This is how to cultivate your mind's positive aspects when your person is navigating dementia-related brain changes
Dementia-related brain changes present specific shades of grief, loss, and stress that can overtake the family members who are providing care. An adult child, for example, might face unprecedented triggers, old conditioning, and guilt as they support a parent who is navigating Alzheimer’s.
Self-compassion might prove elusive when a Care Partner’s inner monologue is critical — harshly relaying looping stories of failure and shortcomings.
This is exactly why doctor and meditation instructor Lezlie Laws loves her work with this population. The mindfulness, gratitude, and meditation practices she teaches transform her students, which, in turn, directly impacts the person living with dementia.
“We often see people fighting against the condition that their person is in,” Laws says. “But the energy that you exhume when you are sitting by them in a state of total acceptance — that gets communicated to them.”
Your softness allows your person to relax, too.
“One of the reasons we suffer so much in life is we resist reality,” Laws says. “You can resist reality all you want, but you will never win that battle. Reality always wins.”
That’s why she begins her Mindfulness & Meditation class, offered through the Alzheimer’s & Dementia Resource Center, with a talk about acceptance, and the very real, valid emotions her students are navigating. Laws makes a distinction between the things we cannot control (the disease) and the things we can (our minds, our response).
The group, which meets the first Monday of each month via Zoom, is then led through a guided meditation and a question and answer period. Participants are encouraged to share their experiences and discuss obstacles to cultivating a practice.
“The daily practices that we have in our lives are the core things that make us feel better,” she says.
Most people are misguided about the time required to see benefits. You need two minutes to meditate, not two hours, research shows.
Laws suggests that students preface their meditation with a quick, two-minute gratitude list.
“You don’t have to sit down and journal for pages and pages and pages,” she says.
Start with five things — it doesn’t matter if you write the same five things every day, either.
“The research on gratitude shows that it doesn’t matter what you put on your list,” she says. “Doing it is the benefit.”
This process softens the heart, as it’s impossible to feel thankful and angry simultaneously, Laws notes.
Then, set your timer for another two minutes, close your eyes and breathe. She says it’s imperative that her beginning students stick to the two-minute meditation clock.
“You leave feeling like you could have done more,” she said.
In this way, practitioners build their self-care routine the same way they would a bicep muscle.
The two-minute gratitude reflection coupled with the two-minute meditation means you really only need four minutes total to begin shifting the brain.
“Caregivers really are stretched in so many ways,” Laws says. “Bringing this kind of equanimity into your life doesn’t change time but it gives you a kind of clarity and equipoise that allows you to move through your events with calm or ease.”
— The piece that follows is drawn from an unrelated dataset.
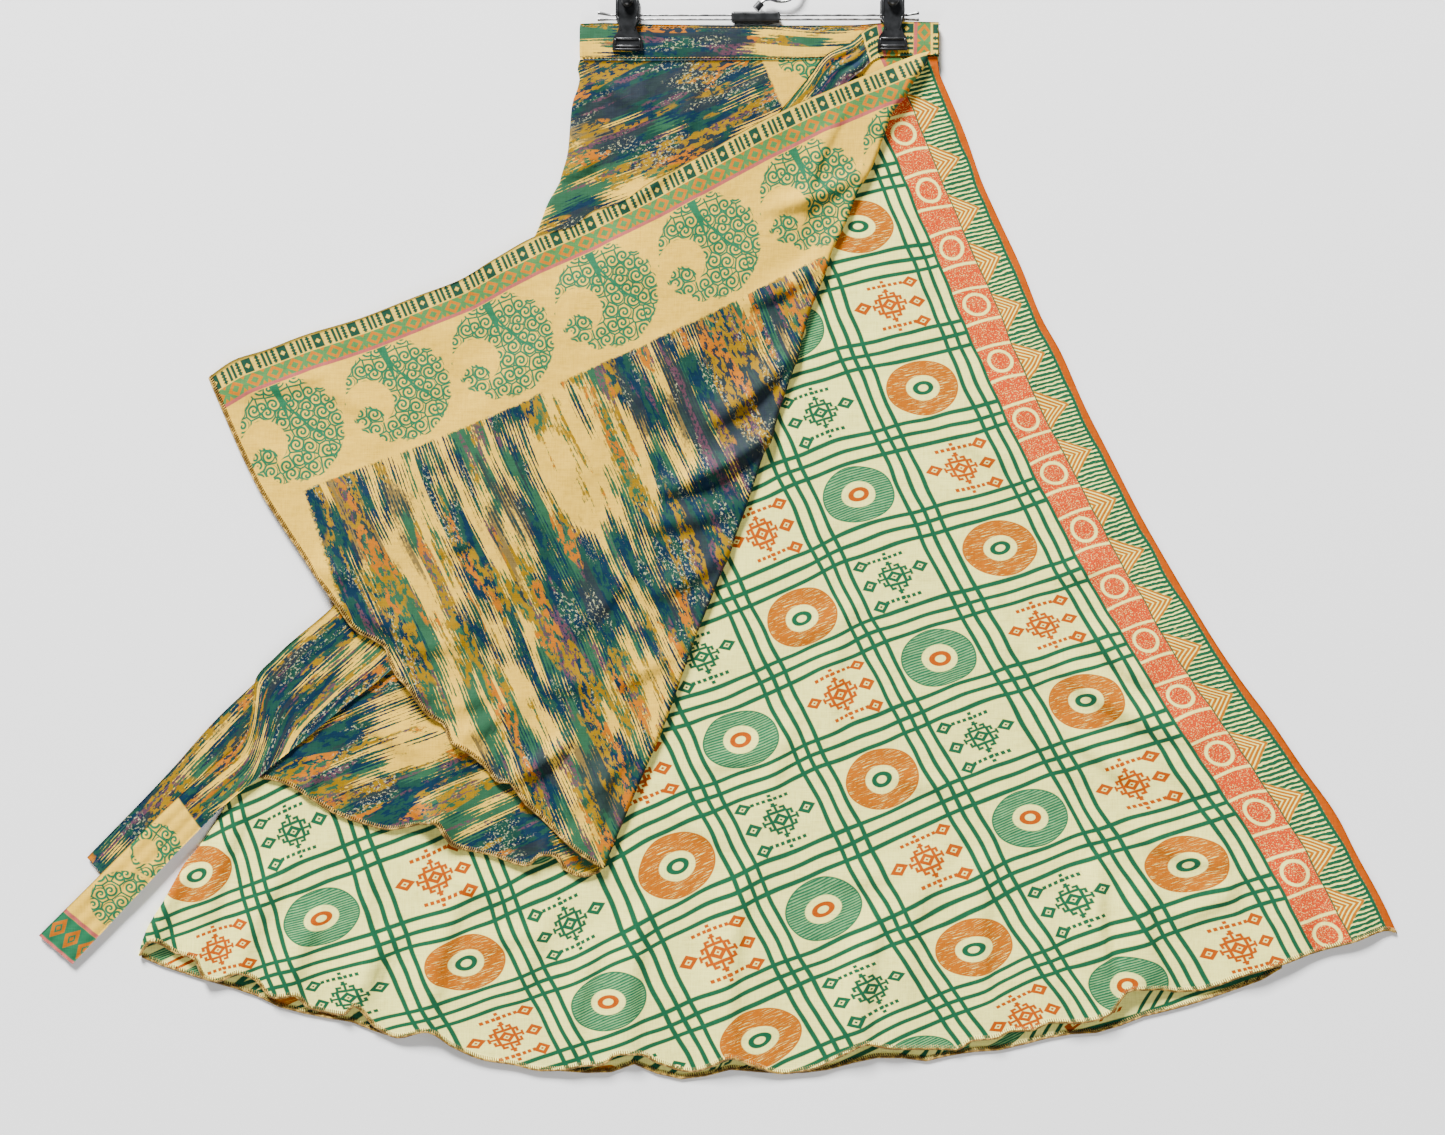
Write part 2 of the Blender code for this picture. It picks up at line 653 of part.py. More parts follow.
def make_waistband(collection):
    """The band, folded once at the left: the back below and the front above."""
    lift = SKIRT_ROWS[0].lift
    low = BACK_TOP + lift
    high = INNER_UNDERSIDE + lift
    fold_in = BAND_THICKNESS + GAP / 2
    rows = []
    for edge in ("top", "bottom"):
        row = []
        for place, section in enumerate(reversed(BAND_ROWS)):
            across = max(section.across, BAND_ROWS[0].across + fold_in)
            row.append((place, on_skirt(across, -getattr(section, edge), low)))
        corner = row[-1][1]
        turn = fold_turn(corner, Vector((-1.0, 0.0, 0.0)), GAP / 2, low, high,
                         SMALL_FOLD_STEPS)
        row.extend((len(row) + step, point) for step, point in enumerate(turn))
        for section in BAND_ROWS:
            across = max(section.across, BAND_ROWS[0].across + fold_in)
            row.append((len(row), on_skirt(across, -getattr(section, edge), high)))
        rows.append(row)
    material = make_material("band_print")
    return make_sheet("waistband", rows, BAND_THICKNESS, material, collection)


def smooth_path(rows, step):
    """Sections along a strip, read from a smooth curve through its rows."""
    fields = np.array([list(row) for row in rows])
    ends = np.vstack([2 * fields[0] - fields[1], fields, 2 * fields[-1] - fields[-2]])
    sections = []
    for place in range(len(rows) - 1):
        before, start, end, after = ends[place:place + 4]
        length = math.hypot(*(end - start)[:2])
        for share in spread(0.0, 1.0, step, length)[:-1]:
            square = share * share
            cube = square * share
            middle = 0.5 * (2 * start + (end - before) * share
                            + (2 * before - 5 * start + 4 * end - after) * square
                            + (3 * start - before - 3 * end + after) * cube)
            straight = start + (end - start) * share
            sections.append(TieRow(middle[0], middle[1], straight[2], straight[3]))
    sections.append(rows[-1])
    return sections


def make_tie(name, rows, collection, material):
    """A folded strip of cloth lying over the skirt and past its side."""
    sections = smooth_path(rows, TIE_STEP)
    line = tie_middle(sections)
    strip = []
    for place, section in enumerate(sections):
        ahead = line[min(place + 1, len(line) - 1)] - line[max(place - 1, 0)]
        side = Vector((ahead.y, -ahead.x, 0.0)).normalized()
        row = []
        for cell in range(TIE_CELLS + 1):
            offset = (0.5 - cell / TIE_CELLS) * section.width
            point = line[place] + side * offset
            point.z = resting_height(point) + section.rise
            row.append((cell, point))
        strip.append(row)
    return make_sheet(name, strip, CLOTH, material, collection)


def make_wire(name, points, radius, widths, collection, material):
    """A round wire along points, each with its own share of the radius."""
    curve = bpy.data.curves.new(name, "CURVE")
    curve.dimensions = "3D"
    curve.bevel_depth = radius
    curve.bevel_resolution = 2
    curve.use_fill_caps = True
    spline = curve.splines.new("POLY")
    spline.points.add(len(points) - 1)
    for knot, point, width in zip(spline.points, points, widths):
        knot.co = (*point, 1.0)
        knot.radius = width
    curve.materials.append(material)
    wire = bpy.data.objects.new(name, curve)
    collection.objects.link(wire)
    return wire


def add_rounding(item, width):
    weld = item.modifiers.new("weld", "WELD")
    weld.merge_threshold = WELD_DISTANCE
    bevel = item.modifiers.new("rounding", "BEVEL")
    bevel.width = width
    bevel.segments = ROUNDING_SEGMENTS
    bevel.limit_method = "ANGLE"
    bevel.angle_limit = ROUNDED_FROM


def make_box(name, size, centre, collection, material, rounding):
    """A box with rounded edges."""
    bpy.ops.mesh.primitive_cube_add(size=1.0)
    box = bpy.context.object
    box.name = name
    box.data.name = name
    box.data.transform(Matrix.Diagonal((*size, 1.0)))
    box.location = centre
    box.data.materials.append(material)
    move_to(box, collection)
    if rounding > 0.0:
        add_rounding(box, rounding)
    return box


def move_to(item, collection):
    for owner in list(item.users_collection):
        owner.objects.unlink(item)
    collection.objects.link(item)


def bore_for_wires(item, cutters):
    """Cut the two holes through which the bar's wires pass."""
    for place in (-0.5, 0.5):
        bpy.ops.mesh.primitive_cylinder_add(
            vertices=BORE_VERTICES, radius=WIRE_RADIUS + BORE_CLEARANCE, depth=BORE_LENGTH)
        bore = bpy.context.object
        bore.name = f"{item.name}_bore_{'low' if place < 0 else 'high'}"
        bore.rotation_euler = (0.0, math.pi / 2, 0.0)
        bore.location = (item.location.x, wire_y(place), WIRE_HEIGHT)
        bore.hide_render = True
        bore.display_type = "WIRE"
        move_to(bore, cutters)
        cut = item.modifiers.new(bore.name, "BOOLEAN")
        cut.operation = "DIFFERENCE"
        cut.object = bore


def wire_y(place):
    return on_skirt(0.0, WIRE_DOWN).y + place * WIRE_SPACING


def make_bar(collection):
    """The two wires of the bar with beaded ends, the upper one bent away a little."""
    material = make_material("chrome_wire")
    left = SEAM_X + WIRE_LEFT
    right = SEAM_X + WIRE_RIGHT
    for name, place, flare in (("hanger_bar_wire_low", -0.5, 0.0),
                               ("hanger_bar_wire_high", 0.5, WIRE_FLARE)):
        straight = wire_y(place)
        flared = straight + flare
        along = [left, left + WIRE_BEAD_LENGTH, left + WIRE_BEND,
                 right - WIRE_BEND, right - WIRE_BEAD_LENGTH, right]
        across = [flared, flared, straight, straight, flared, flared]
        points = [Vector((x, y, WIRE_HEIGHT)) for x, y in zip(along, across)]
        widths = [WIRE_BEAD, WIRE_BEAD, 1.0, 1.0, WIRE_BEAD, WIRE_BEAD]
        make_wire(name, points, WIRE_RADIUS, widths, collection, material)
    return material


def make_jaw(name, thickness, collection, material):
    """A flat jaw: its outline filled and thickened, tip at the origin and handle towards +Y."""
    curve = bpy.data.curves.new(name, "CURVE")
    curve.dimensions = "2D"
    curve.fill_mode = "BOTH"
    curve.extrude = thickness / 2
    outline = [(row.half_width, row.up) for row in JAW_OUTLINE]
    outline += [(-row.half_width, row.up) for row in reversed(JAW_OUTLINE)]
    spline = curve.splines.new("POLY")
    spline.points.add(len(outline) - 1)
    for knot, (x, y) in zip(spline.points, outline):
        knot.co = (x, y, 0.0, 1.0)
    spline.use_cyclic_u = True
    curve.materials.append(material)
    jaw = bpy.data.objects.new(name, curve)
    collection.objects.link(jaw)
    return jaw


def make_rivet(name, collection, material):
    """A domed cap, turned around its own axis."""
    points = []
    for step in range(RIVET_STEPS + 1):
        swing = math.pi / 2 * step / RIVET_STEPS
        points.append(Vector((RIVET_RADIUS * math.sin(swing), 0.0,
                              RIVET_HEIGHT * math.cos(swing))))
    points.append(Vector((0.0, 0.0, 0.0)))
    mesh = bpy.data.meshes.new(name)
    mesh.from_pydata(points, [(n, n + 1) for n in range(len(points) - 1)], [])
    mesh.materials.append(material)
    rivet = bpy.data.objects.new(name, mesh)
    collection.objects.link(rivet)
    screw = rivet.modifiers.new("turn", "SCREW")
    screw.steps = RIVET_TURN_STEPS
    screw.render_steps = RIVET_TURN_STEPS
    screw.use_merge_vertices = True
    screw.merge_threshold = WELD_DISTANCE
    return rivet


def make_clip(side, grip_height, collection, cutters, plastic):
    """One sliding clip: a back jaw on the surface, a slider on the wires and a tilted front jaw."""
    tip = on_skirt(CLIP_ACROSS[side], JAW_TIP_DOWN)
    back = make_jaw(f"clip_{side}_back_jaw", BACK_JAW_THICKNESS, collection, plastic)
    back.location = (tip.x, tip.y, BACK_JAW_THICKNESS / 2)

    frame = bpy.data.objects.new(f"clip_{side}_tilt", None)
    collection.objects.link(frame)
    frame.location = (tip.x, tip.y, grip_height)
    frame.rotation_euler = (JAW_TILT, 0.0, 0.0)
    front = make_jaw(f"clip_{side}_front_jaw", JAW_THICKNESS, collection, plastic)
    front.parent = frame
    front.location = (0.0, 0.0, JAW_THICKNESS / 2)
    rivet = make_rivet(f"clip_{side}_rivet", collection, plastic)
    rivet.parent = frame
    rivet.location = (0.0, RIVET_UP, JAW_THICKNESS + GAP)

    half_slider = SLIDER_SIZE[1] / 2
    near_side = on_skirt(0.0, WIRE_DOWN).y - half_slider - tip.y
    low = BACK_JAW_THICKNESS + GAP
    high = grip_height + near_side * math.tan(JAW_TILT) - GAP
    centre = (tip.x, on_skirt(0.0, WIRE_DOWN).y, (low + high) / 2)
    size = (*SLIDER_SIZE, high - low)
    slider = make_box(f"clip_{side}_slider", size, centre, collection, plastic, 0.0)
    bore_for_wires(slider, cutters)


def make_saddle(collection, cutters, plastic):
    """The block in the middle of the bar, with the boss that carries the hook."""
    centre = on_skirt(SADDLE_ACROSS, WIRE_DOWN, WIRE_HEIGHT)
    saddle = make_box("hanger_saddle", SADDLE_SIZE, centre, collection, plastic,
                      SADDLE_ROUNDING)
    bore_for_wires(saddle, cutters)

    lean = Vector((math.sin(HOOK_LEAN), math.cos(HOOK_LEAN), 0.0))
    top = centre.y + SADDLE_SIZE[1] / 2 + GAP
    low_corner = BOSS_RADIUS * math.sin(HOOK_LEAN)
    base = Vector((centre.x, top + low_corner, WIRE_HEIGHT))
    middle = base + lean * (BOSS_LENGTH / 2)
    bpy.ops.mesh.primitive_cylinder_add(
        vertices=BOSS_VERTICES, radius=BOSS_RADIUS, depth=BOSS_LENGTH)
    boss = bpy.context.object
    boss.name = "hanger_hook_boss"
    boss.location = middle
    boss.rotation_euler = (-math.pi / 2, 0.0, -HOOK_LEAN)
    boss.data.materials.append(plastic)
    boss.data.shade_smooth()
    boss.data.set_sharp_from_angle(angle=ROUNDED_FROM)
    move_to(boss, collection)
    return base + lean * (BOSS_LENGTH + GAP)


def make_hook(start, collection, material):
    """The swivel hook: a short stem that swings out into a round bend, lying on its side."""
    upright = [Vector((x, y)) for x, y in HOOK_STEM]
    for step in range(HOOK_BEND_STEPS + 1):
        share = step / HOOK_BEND_STEPS
        angle = HOOK_BEND_FROM + (HOOK_BEND_TO - HOOK_BEND_FROM) * share
        turn = math.radians(angle)
        upright.append(Vector((HOOK_BEND_RADIUS * math.cos(turn),
                               HOOK_BEND_HEIGHT + HOOK_BEND_RADIUS * math.sin(turn))))
    spin = Matrix.Rotation(-HOOK_LEAN, 2)
    points = []
    for place in upright:
        turned = spin @ place
        points.append(start + Vector((turned.x, turned.y, 0.0)))
    make_wire("hanger_hook", points, HOOK_WIRE_RADIUS, [1.0] * len(points), collection, material)


def build():
    clear_scene()
    skirt = make_collection("wrap_skirt_on_clip_hanger")
    cutters = make_collection("cutters")
    make_inner_skirt(skirt)
    make_outer_skirt(skirt)
    make_waistband(skirt)
    tie_material = make_material("tie_print")
    make_tie("tie_lower", LOWER_TIE, skirt, tie_material)
    make_tie("tie_upper", UPPER_TIE, skirt, tie_material)
    plastic = make_material("black_plastic")
    steel = make_bar(skirt)
    band_top = INNER_UNDERSIDE + SKIRT_ROWS[0].lift + BAND_THICKNESS
    make_clip("left", band_top + GAP, skirt, cutters, plastic)
    make_clip("right", band_top + 2 * GAP + CLOTH, skirt, cutters, plastic)
    hook_start = make_saddle(skirt, cutters, plastic)
    make_hook(hook_start, skirt, steel)


build()
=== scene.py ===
"""Looks of the wrap skirt: printed cloth laid flat, with its ties and clip hanger.

Metres, +Z up, seen from straight above. Places that were read from the photograph are in its own
pixels and go through at_pixel(). Heights are in metres above the surface.
"""

import math
from collections import namedtuple

import bpy
import numpy as np
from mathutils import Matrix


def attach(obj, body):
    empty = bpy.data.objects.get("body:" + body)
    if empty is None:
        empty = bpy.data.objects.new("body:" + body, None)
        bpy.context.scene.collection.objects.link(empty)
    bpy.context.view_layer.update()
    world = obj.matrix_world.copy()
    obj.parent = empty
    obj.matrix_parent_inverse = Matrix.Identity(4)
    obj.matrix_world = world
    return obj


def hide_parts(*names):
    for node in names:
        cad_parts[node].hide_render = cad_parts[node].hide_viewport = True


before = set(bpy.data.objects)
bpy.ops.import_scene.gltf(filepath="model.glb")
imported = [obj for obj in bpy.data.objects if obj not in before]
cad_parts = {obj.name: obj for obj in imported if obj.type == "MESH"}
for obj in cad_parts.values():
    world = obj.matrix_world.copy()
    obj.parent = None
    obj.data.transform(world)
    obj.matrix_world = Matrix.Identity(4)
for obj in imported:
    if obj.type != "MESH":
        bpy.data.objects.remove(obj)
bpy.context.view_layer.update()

# The photograph's scale, the prints' unit in its pixels and in metres, and the middle of the
# waist seam in both
PIXEL = 0.00092
PRINT_PIXELS = 100.0
PRINT_UNIT = PRINT_PIXELS * PIXEL
SEAM_PIXEL = (755.0, 62.0)
SEAM = (0.0333, 0.4200)
PHOTO_CENTRE = (722.5, 567.5)
PHOTO_WIDTH = 1445

# The stacked layers' thickness, the gap between them, and their heights, as in the solids
CLOTH = 0.0012
GAP = 0.0003
LAYER = CLOTH + GAP
BACK_TOP = CLOTH
INNER_LOW = BACK_TOP + GAP
INNER_TOP = INNER_LOW + CLOTH
OUTER_LOW = INNER_TOP + GAP
OUTER_TOP = OUTER_LOW + CLOTH
TIES_UNDER_FLAP = 2 * LAYER
BAND_THICKNESS = 0.0024

# The skirt spreads like a fan from a point above the waist
APEX_PIXEL = (755.0, -355.0)
WAIST_REACH = 0.415
WAIST_HALF_ANGLE = 22.8

# How a layer comes down past the edge of what it lies on
EDGE_MARGIN = 0.028
EDGE_FALL = 0.100

# The clips' back jaws raise the layers near the waist: distance from the fan's point and rise
LIFT_REACH = (0.415, 0.429, 0.449, 0.491, 0.540)
LIFT = (0.0035, 0.0031, 0.0025, 0.0012, 0.0)
LIFT_STEPS = 23
# The right clip presses the layers flat about this place, and no more from a distance on
CLIP_PRESS = (0.1589, 0.4490)
PRESSED_UNTIL = 0.027
FREE_FROM = 0.055


def rows_of(kind, rows):
    """A table's rows with their columns named."""
    return [kind(*row) for row in rows]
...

And that is its own blessing. The simple act of sitting in a doctor’s office or standing in line becomes its a mindfulness practice.
Laws, who has been meditating nearly six decades, is guided by her lifelong study of ancient wisdom traditions, the big existential questions, and her deep desire to see lifestyles, governments, and systems that center compassion and wellbeing for all.
When she was 55, at the pinnacle of her university career, Laws discovered ashtanga yoga, which completely changed her.
“I found a system that was kind of like an umbrella for all the different things I had been working on in my life,” she said.
She became a certified yoga instructor, went on several retreats, and diligently studied the eight limbs of yoga, ultimately creating Life Art Studio, to teach clients what she had learned.
“I just feel so grateful that I am 76 years old, and I’m still as excited about my work as I was when I started teaching at 22,” she says. “My friends all said you’re too old to do yoga, but 21 years later, I’m still doing yoga, I’m still on the path. I’m still feeling good and energized and most importantly I feel purposeful. I have a mission, a calling, and I want to do everything I can to support that work.”
That includes designing a journal for her students that strengthens their mindfulness practices. Called TIA (Thank, Intend, Ask), there is space for a gratitude list, daily intentions, and surrender.
“So much of the suffering we have is from the carelessness that we have in constructing our days,” she says.
Her teachings offer a simple, though not always easy, fix. The urgency that Care Partners face to be all things to all people might make self-care seem secondary.
But that stress, when unchecked, means we can’t possibly give our best.
“If I can give myself that little bit of silence, it lets me move through my day with ease,” she says.
All it takes is two minutes for gratitude, and two minutes for meditation — a self-care routine that requires less than five minutes altogether.
Laws also emphasizes the importance of seeking out a regular sangha, or community, where you can ask questions and connect.
These groups help attendees embrace their mind’s positive aspects and disarm the negative aspects, Laws says. The conversations are critical.
Students start to notice the spontaneous joyful or contented feelings when they arise unattached to any specific story or event.
We all could use a little extra support in cultivating our inclination toward positivity, and the Mindfulness & Meditation class that Laws offers through ADRC is a great starting point.